9. Use Automatic Payments to Prevent Oversight
One of the simplest ways to prevent missed payments and ensure you’re not paying interest is by setting up automatic payments for at least the minimum payment on your credit card. Many credit card companies allow you to set up automatic payments, so the minimum due is paid each month without you having to remember.
If you’re able, you can set the automatic payment to pay your full balance to avoid interest charges altogether.
Key Tip: Make sure your bank account has sufficient funds to cover the payment to avoid overdrafts or missed payments. Regularly monitor your account balances and adjust the payment amount if your spending habits change.
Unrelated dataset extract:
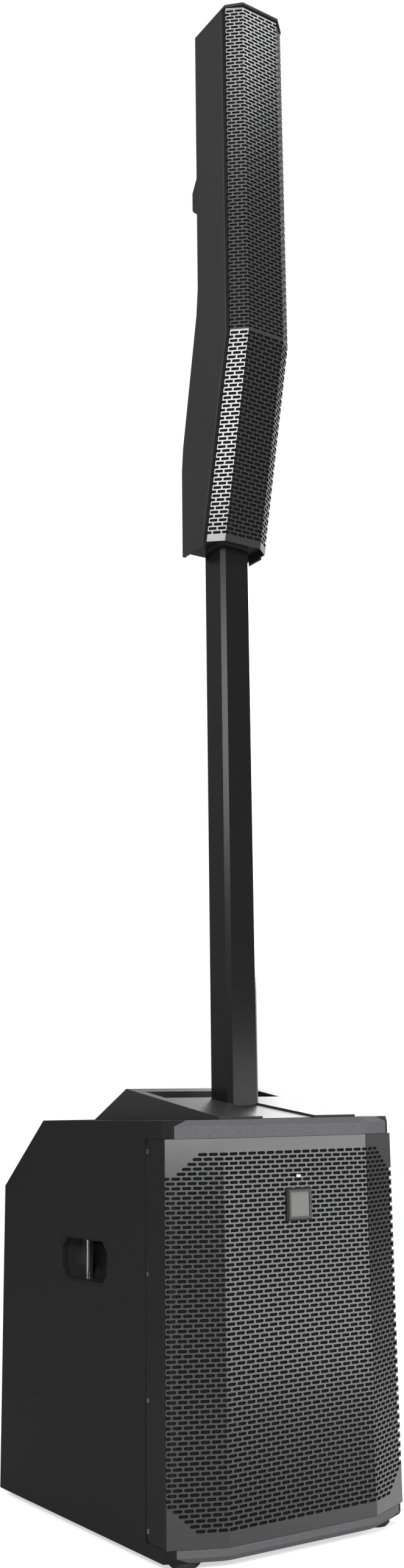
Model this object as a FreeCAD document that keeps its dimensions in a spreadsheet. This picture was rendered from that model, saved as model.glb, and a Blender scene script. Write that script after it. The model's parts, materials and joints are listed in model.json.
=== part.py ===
import FreeCAD, Part
import math
import os

import Sketcher
from FreeCAD import Matrix, Placement, Rotation, Vector

# A column loudspeaker system in three parts that lift apart: a bass cabinet, a square pole
# that stands in the cabinet's top, and a slim line array that stands on the pole.
# Millimetres. +Z is up, the front faces -Y, +X is to the right of a listener who looks at
# the front. The origin is on the floor, in the middle of the cabinet's outline.

SIZES = {
    # Bass cabinet
    "cabinet_width": 332.0,
    "cabinet_height": 468.4,
    "cabinet_depth": 446.4,
    "front_face_width": 207.2,
    "facet_fall": 28.2,
    "cabinet_bevel": 6.5,
    "side_wall": 12.0,
    "rear_wall": 15.0,
    "top_wall": 20.5,
    "floor_wall": 14.6,
    "slope_run": 112.1,
    "slope_drop": 86.6,
    "foot_height": 8.0,
    "foot_radius": 18.0,
    "foot_side_inset": 32.0,
    "foot_end_inset": 48.0,
    "foot_taper": 3.0,
    # Bass grille
    "grille_sheet": 1.5,
    "grille_gap": 0.4,
    "flange_depth": 44.0,
    "flange_corner": 8.5,
    "slot_width": 19.0,
    "slot_height": 11.5,
    "slot_pitch": 25.9,
    "slot_row": 20.8,
    "slot_margin": 16.0,
    "foam_thickness": 3.0,
    "badge_width": 36.0,
    "badge_height": 37.0,
    "badge_drop": 98.4,
    "badge_depth": 4.0,
    "badge_border": 4.5,
    "lamp_drop": 66.2,
    "lamp_width": 6.4,
    "lamp_height": 3.0,
    # Bass driver and its baffle
    "baffle_thickness": 15.0,
    "baffle_setback": 43.2,
    "woofer_side_gap": 4.0,
    "woofer_low_gap": 12.4,
    "woofer_rim": 11.0,
    "woofer_flange": 4.0,
    "driver_steel": 3.2,
    "coil_room": 6.0,
    "woofer_depth": 118.0,
    "magnet_share": 0.5,
    "magnet_height": 24.0,
    "cone_rim": 28.0,
    "coil_radius": 31.0,
    "cone_depth": 52.0,
    "cone_paper": 1.6,
    "roll_radius": 7.0,
    "bass_travel": 8.0,
    "port_share": 0.298,
    "port_wall": 3.0,
    "port_length": 130.0,
    "port_place": 0.57,
    "brace_thickness": 12.0,
    "brace_gap": 21.1,
    "brace_rim": 34.0,
    # Side handles
    "handle_length": 117.0,
    "handle_height": 47.5,
    "handle_corner": 12.0,
    "handle_to_slope": 109.6,
    "handle_drop": 167.1,
    "handle_bevel": 4.0,
    "handle_depth": 46.0,
    "handle_skin": 3.0,
    "handle_lip": 5.0,
    # Cap on the cabinet's top
    "cap_width": 201.2,
    "cap_rear_gap": 20.3,
    "cap_ridge": 230.5,
    "cap_front": 15.2,
    "cap_rise": 38.7,
    "cap_front_rise": 3.2,
    "slot_hand_length": 174.8,
    "slot_hand_rear": 206.0,
    "slot_hand_front": 155.8,
    "slot_hand_floor": 2.0,
    "slot_hand_lip": 12.0,
    "slot_hand_undercut": 30.0,
    "channel_depth": 2.5,
    "channel_rear_width": 40.0,
    "channel_front_width": 78.0,
    # Pole and its seats
    "pole_width": 46.8,
    "pole_chamfer": 5.4,
    "pole_wall": 3.0,
    "pole_place": 130.4,
    "pole_top": 1230.5,
    "socket_depth": 96.4,
    "socket_wall": 3.0,
    "socket_floor": 4.0,
    "socket_flange": 12.0,
    "pole_clearance": 0.5,
    "seat_gap": 0.3,
    "plug_height": 24.0,
    "plug_recess": 3.0,
    "contact_radius": 2.5,
    "contact_height": 2.4,
    "contact_pitch": 8.0,
    "cable_radius": 3.5,
    # Line array
    "array_width": 97.8,
    "array_top": 2018.7,
    "array_bottom": 1228.6,
    "array_front": 86.6,
    "array_knee": 1512.3,
    "array_lean": 64.9,
    "array_rear": 8.9,
    "array_rear_low": 54.0,
    "array_rear_bend": 1594.1,
    "array_rear_foot": 1372.5,
    "array_rear_chamfer": 17.8,
    "array_wall": 3.5,
    "array_lid": 6.8,
    "lid_bevel": 3.0,
    "array_edge_bevel": 1.0,
    "lid_face_width": 59.6,
    "lid_rise": 18.8,
    "array_flange": 9.0,
    "array_face_width": 57.4,
    "array_facet_fall": 16.2,
    "array_grille_width": 95.0,
    "array_sheet": 1.2,
    "grille_top_gap": 0.9,
    "array_slot_row": 20.8,
    "array_slot_height": 11.5,
    "array_slot_width": 12.0,
    "array_slot_pitch": 18.4,
    "array_band": 9.0,
    "plate_recess": 13.1,
    "plate_thickness": 3.0,
    "neck_gap": 1.5,
    "spigot_length": 72.0,
    "spigot_clearance": 0.4,
    "array_baffle": 6.0,
    "array_baffle_setback": 11.6,
    "driver_radius": 43.5,
    "driver_hole": 38.5,
    "driver_flange": 2.5,
    "driver_depth": 38.0,
    "driver_pitch": 93.0,
    "driver_pitch_low": 91.0,
    "driver_magnet_radius": 27.0,
    "driver_magnet_height": 14.0,
    "driver_cone_radius": 30.0,
    "driver_cone_depth": 14.0,
    "driver_coil_radius": 12.5,
    "driver_roll": 2.6,
    "driver_paper": 1.0,
    "array_travel": 2.5,
    "boss_width": 60.0,
    "boss_depth": 22.9,
    "boss_top": 1828.0,
    "boss_shoulder": 1791.4,
    "boss_heel": 1762.0,
    "boss_bottom": 1741.0,
    "boss_fillet": 9.0,
    # Control panel on the slope, and connection plate on the rear
    "panel_width": 240.0,
    "panel_length": 120.0,
    "panel_start": 11.0,
    "panel_sheet": 3.0,
    "panel_ledge": 8.0,
    "knob_pitch": 34.0,
    "knob_radius": 8.0,
    "knob_height": 13.0,
    "knob_row": 34.0,
    "shaft_radius": 3.0,
    "shaft_clearance": 0.08,
    "shaft_length": 10.0,
    "pot_radius": 8.5,
    "pot_height": 9.0,
    "knob_gap": 0.6,
    "knob_skirt": 1.5,
    "wheel_radius": 13.0,
    "wheel_height": 12.0,
    "wheel_offset": 66.0,
    "wheel_row": 80.0,
    "wheel_stroke": 1.0,
    "window_width": 74.0,
    "window_height": 38.0,
    "window_offset": 24.0,
    "window_sheet": 1.5,
    "plate_width": 200.0,
    "plate_height": 104.0,
    "plate_drop": 168.4,
    "plate_sink": 1.2,
    "socket_pitch": 36.0,
    "socket_flange_width": 26.0,
    "socket_flange_height": 31.0,
    "socket_flange_sheet": 2.0,
    "socket_radius": 12.0,
    "socket_bore": 9.8,
    "socket_length": 24.0,
    "socket_bore_depth": 12.0,
    "socket_offset": 58.0,
    "socket_row": 20.0,
    "inlet_width": 30.0,
    "inlet_height": 24.0,
    "inlet_wall": 2.0,
    "inlet_depth": 22.0,
    "inlet_offset": 66.0,
    "inlet_row": 24.0,
    "rocker_width": 15.0,
    "rocker_height": 21.0,
    "rocker_frame": 2.0,
    "rocker_offset": 26.0,
    "rocker_gap": 0.4,
    "rocker_tilt": 16.0,
    "chassis_depth": 92.0,
    "chassis_sheet": 2.0,
    "fin_count": 11.0,
    "fin_height": 22.0,
    "fin_sheet": 2.0,
    "board_sheet": 1.6,
    "board_gap": 3.0,
    "board_front_gap": 8.0,
    "board_rear_gap": 2.5,
    "board_post": 2.5,
    "board_post_inset": 8.0,
    "transformer_side": 34.0,
    "sink_plate": 5.0,
}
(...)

10. Consider Using Credit Card Benefits and Rewards Strategically
Many credit cards offer benefits like cashback, rewards points, or miles for every purchase. These rewards can sometimes offset small amounts of interest by reducing the overall cost of your purchases. However, if you find yourself not able to pay off your credit card balance in full, the interest you pay can easily outweigh any rewards or benefits you gain.
To maximize the benefits of rewards without incurring high interest, focus on using credit cards for everyday expenses you can afford to pay off in full each month.
Key Tip: Focus on rewards cards that align with your spending habits, but always make sure you can repay the balance in full before interest starts accruing.
Avoiding credit card interest is not only possible — it can also be relatively simple with the right strategies in place. By paying your balance in full every month, using credit cards responsibly, and staying aware of your billing cycle and payment due dates, you can steer clear of paying high interest rates that erode your financial health.
Managing credit cards requires discipline, planning, and mindfulness, but the rewards — including improved financial stability and a better credit score — are well worth the effort. By sticking to these best practices, you can use your credit cards effectively without worrying about the financial burden of interest payments.